-- EXERCISE BRIEF --
Copy out each line below exactly as it appears.

* BEGIN PROVIDED DATA *

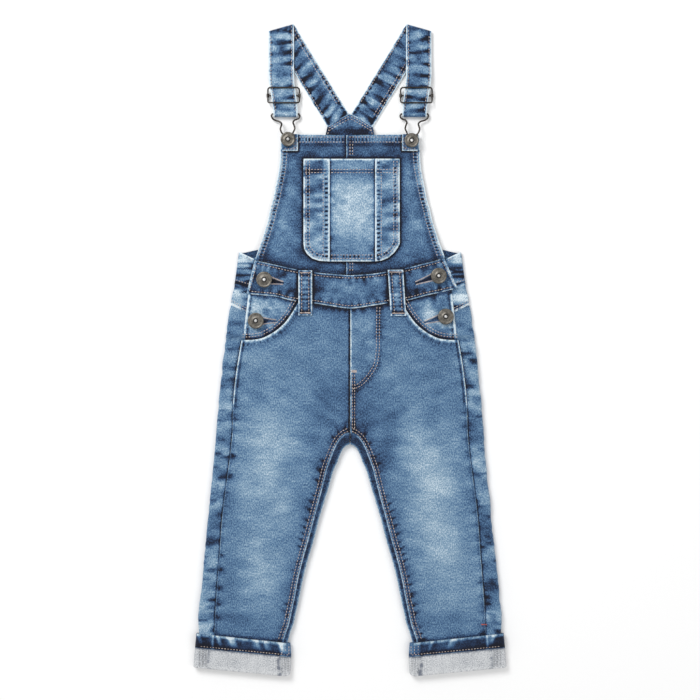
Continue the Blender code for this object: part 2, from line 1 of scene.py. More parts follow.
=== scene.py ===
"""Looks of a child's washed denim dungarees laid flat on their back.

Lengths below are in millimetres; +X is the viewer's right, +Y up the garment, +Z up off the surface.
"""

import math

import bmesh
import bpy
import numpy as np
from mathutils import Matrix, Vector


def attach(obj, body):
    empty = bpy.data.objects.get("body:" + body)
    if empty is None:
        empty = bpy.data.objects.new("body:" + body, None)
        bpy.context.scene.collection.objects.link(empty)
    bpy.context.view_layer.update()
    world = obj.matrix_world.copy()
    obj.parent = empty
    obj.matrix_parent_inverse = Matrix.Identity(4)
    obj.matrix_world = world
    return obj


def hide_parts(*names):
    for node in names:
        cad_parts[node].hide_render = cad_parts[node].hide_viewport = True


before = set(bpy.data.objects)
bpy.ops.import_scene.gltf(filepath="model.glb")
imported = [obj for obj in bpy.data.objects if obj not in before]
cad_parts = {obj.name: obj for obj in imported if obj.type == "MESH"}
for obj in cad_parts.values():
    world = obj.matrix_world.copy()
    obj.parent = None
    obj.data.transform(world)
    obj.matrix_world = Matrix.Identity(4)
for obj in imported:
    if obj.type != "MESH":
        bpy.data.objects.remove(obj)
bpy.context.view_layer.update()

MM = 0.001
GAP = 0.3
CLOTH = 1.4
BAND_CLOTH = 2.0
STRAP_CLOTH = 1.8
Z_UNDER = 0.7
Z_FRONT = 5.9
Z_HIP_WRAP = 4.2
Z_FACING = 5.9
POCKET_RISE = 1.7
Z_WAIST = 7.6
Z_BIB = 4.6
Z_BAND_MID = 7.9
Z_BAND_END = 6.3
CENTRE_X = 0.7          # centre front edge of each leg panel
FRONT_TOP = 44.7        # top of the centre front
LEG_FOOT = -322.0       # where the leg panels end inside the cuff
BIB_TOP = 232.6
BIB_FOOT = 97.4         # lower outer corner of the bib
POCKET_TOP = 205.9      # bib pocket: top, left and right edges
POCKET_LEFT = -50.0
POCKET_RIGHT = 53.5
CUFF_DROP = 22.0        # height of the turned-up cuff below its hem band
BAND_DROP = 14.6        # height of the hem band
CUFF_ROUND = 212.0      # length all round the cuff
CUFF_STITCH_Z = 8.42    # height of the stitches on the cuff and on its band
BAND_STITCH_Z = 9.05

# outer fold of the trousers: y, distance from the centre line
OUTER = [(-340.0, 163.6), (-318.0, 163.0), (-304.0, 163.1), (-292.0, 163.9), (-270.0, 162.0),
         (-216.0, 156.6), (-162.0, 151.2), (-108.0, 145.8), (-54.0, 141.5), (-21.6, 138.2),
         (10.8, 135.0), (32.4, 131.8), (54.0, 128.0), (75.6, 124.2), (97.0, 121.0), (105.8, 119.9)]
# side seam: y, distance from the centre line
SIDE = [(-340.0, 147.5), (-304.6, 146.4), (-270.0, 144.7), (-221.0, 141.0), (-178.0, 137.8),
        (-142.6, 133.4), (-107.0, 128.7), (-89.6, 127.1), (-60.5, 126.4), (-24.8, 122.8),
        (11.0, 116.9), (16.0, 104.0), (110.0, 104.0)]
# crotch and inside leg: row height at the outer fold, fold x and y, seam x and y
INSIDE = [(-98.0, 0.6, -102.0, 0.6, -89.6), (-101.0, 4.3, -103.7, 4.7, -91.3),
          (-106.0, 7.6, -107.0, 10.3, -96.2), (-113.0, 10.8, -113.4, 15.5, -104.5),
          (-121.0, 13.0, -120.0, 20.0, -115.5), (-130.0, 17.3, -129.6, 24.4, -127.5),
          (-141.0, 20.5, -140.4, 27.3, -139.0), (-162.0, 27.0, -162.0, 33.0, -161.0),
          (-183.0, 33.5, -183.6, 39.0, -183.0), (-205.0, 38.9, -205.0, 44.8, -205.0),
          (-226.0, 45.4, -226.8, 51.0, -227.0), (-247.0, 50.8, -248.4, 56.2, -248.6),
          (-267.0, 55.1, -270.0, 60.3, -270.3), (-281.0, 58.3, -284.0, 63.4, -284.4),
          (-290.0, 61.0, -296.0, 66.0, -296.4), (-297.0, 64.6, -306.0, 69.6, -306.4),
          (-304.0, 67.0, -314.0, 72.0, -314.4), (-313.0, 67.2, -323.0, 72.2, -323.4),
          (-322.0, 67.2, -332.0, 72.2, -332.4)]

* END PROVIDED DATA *

-- SOLVED PROBLEM --
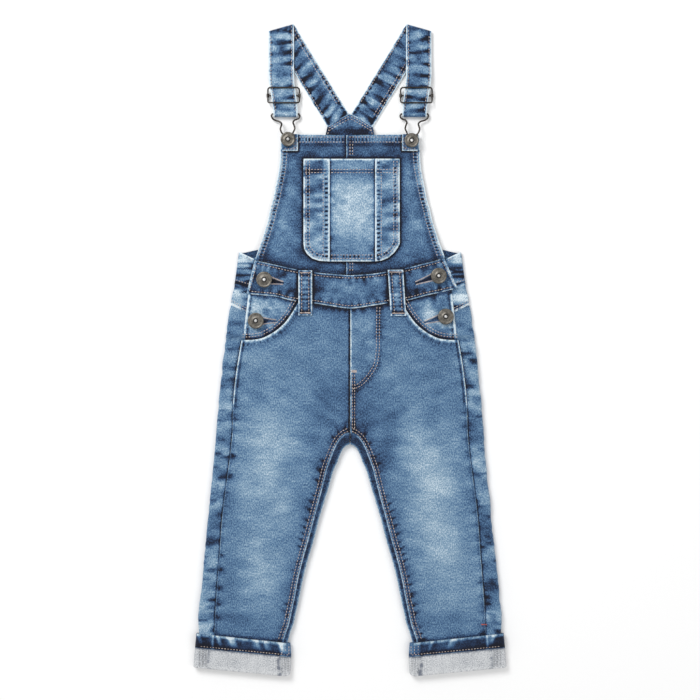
Continue the Blender code for this object: part 2, from line 1 of scene.py. More parts follow.
=== scene.py ===
"""Looks of a child's washed denim dungarees laid flat on their back.

Lengths below are in millimetres; +X is the viewer's right, +Y up the garment, +Z up off the surface.
"""

import math

import bmesh
import bpy
import numpy as np
from mathutils import Matrix, Vector


def attach(obj, body):
    empty = bpy.data.objects.get("body:" + body)
    if empty is None:
        empty = bpy.data.objects.new("body:" + body, None)
        bpy.context.scene.collection.objects.link(empty)
    bpy.context.view_layer.update()
    world = obj.matrix_world.copy()
    obj.parent = empty
    obj.matrix_parent_inverse = Matrix.Identity(4)
    obj.matrix_world = world
    return obj


def hide_parts(*names):
    for node in names:
        cad_parts[node].hide_render = cad_parts[node].hide_viewport = True


before = set(bpy.data.objects)
bpy.ops.import_scene.gltf(filepath="model.glb")
imported = [obj for obj in bpy.data.objects if obj not in before]
cad_parts = {obj.name: obj for obj in imported if obj.type == "MESH"}
for obj in cad_parts.values():
    world = obj.matrix_world.copy()
    obj.parent = None
    obj.data.transform(world)
    obj.matrix_world = Matrix.Identity(4)
for obj in imported:
    if obj.type != "MESH":
        bpy.data.objects.remove(obj)
bpy.context.view_layer.update()

MM = 0.001
GAP = 0.3
CLOTH = 1.4
BAND_CLOTH = 2.0
STRAP_CLOTH = 1.8
Z_UNDER = 0.7
Z_FRONT = 5.9
Z_HIP_WRAP = 4.2
Z_FACING = 5.9
POCKET_RISE = 1.7
Z_WAIST = 7.6
Z_BIB = 4.6
Z_BAND_MID = 7.9
Z_BAND_END = 6.3
CENTRE_X = 0.7          # centre front edge of each leg panel
FRONT_TOP = 44.7        # top of the centre front
LEG_FOOT = -322.0       # where the leg panels end inside the cuff
BIB_TOP = 232.6
BIB_FOOT = 97.4         # lower outer corner of the bib
POCKET_TOP = 205.9      # bib pocket: top, left and right edges
POCKET_LEFT = -50.0
POCKET_RIGHT = 53.5
CUFF_DROP = 22.0        # height of the turned-up cuff below its hem band
BAND_DROP = 14.6        # height of the hem band
CUFF_ROUND = 212.0      # length all round the cuff
CUFF_STITCH_Z = 8.42    # height of the stitches on the cuff and on its band
BAND_STITCH_Z = 9.05

# outer fold of the trousers: y, distance from the centre line
OUTER = [(-340.0, 163.6), (-318.0, 163.0), (-304.0, 163.1), (-292.0, 163.9), (-270.0, 162.0),
         (-216.0, 156.6), (-162.0, 151.2), (-108.0, 145.8), (-54.0, 141.5), (-21.6, 138.2),
         (10.8, 135.0), (32.4, 131.8), (54.0, 128.0), (75.6, 124.2), (97.0, 121.0), (105.8, 119.9)]
# side seam: y, distance from the centre line
SIDE = [(-340.0, 147.5), (-304.6, 146.4), (-270.0, 144.7), (-221.0, 141.0), (-178.0, 137.8),
        (-142.6, 133.4), (-107.0, 128.7), (-89.6, 127.1), (-60.5, 126.4), (-24.8, 122.8),
        (11.0, 116.9), (16.0, 104.0), (110.0, 104.0)]
# crotch and inside leg: row height at the outer fold, fold x and y, seam x and y
INSIDE = [(-98.0, 0.6, -102.0, 0.6, -89.6), (-101.0, 4.3, -103.7, 4.7, -91.3),
          (-106.0, 7.6, -107.0, 10.3, -96.2), (-113.0, 10.8, -113.4, 15.5, -104.5),
          (-121.0, 13.0, -120.0, 20.0, -115.5), (-130.0, 17.3, -129.6, 24.4, -127.5),
          (-141.0, 20.5, -140.4, 27.3, -139.0), (-162.0, 27.0, -162.0, 33.0, -161.0),
          (-183.0, 33.5, -183.6, 39.0, -183.0), (-205.0, 38.9, -205.0, 44.8, -205.0),
          (-226.0, 45.4, -226.8, 51.0, -227.0), (-247.0, 50.8, -248.4, 56.2, -248.6),
          (-267.0, 55.1, -270.0, 60.3, -270.3), (-281.0, 58.3, -284.0, 63.4, -284.4),
          (-290.0, 61.0, -296.0, 66.0, -296.4), (-297.0, 64.6, -306.0, 69.6, -306.4),
          (-304.0, 67.0, -314.0, 72.0, -314.4), (-313.0, 67.2, -323.0, 72.2, -323.4),
          (-322.0, 67.2, -332.0, 72.2, -332.4)]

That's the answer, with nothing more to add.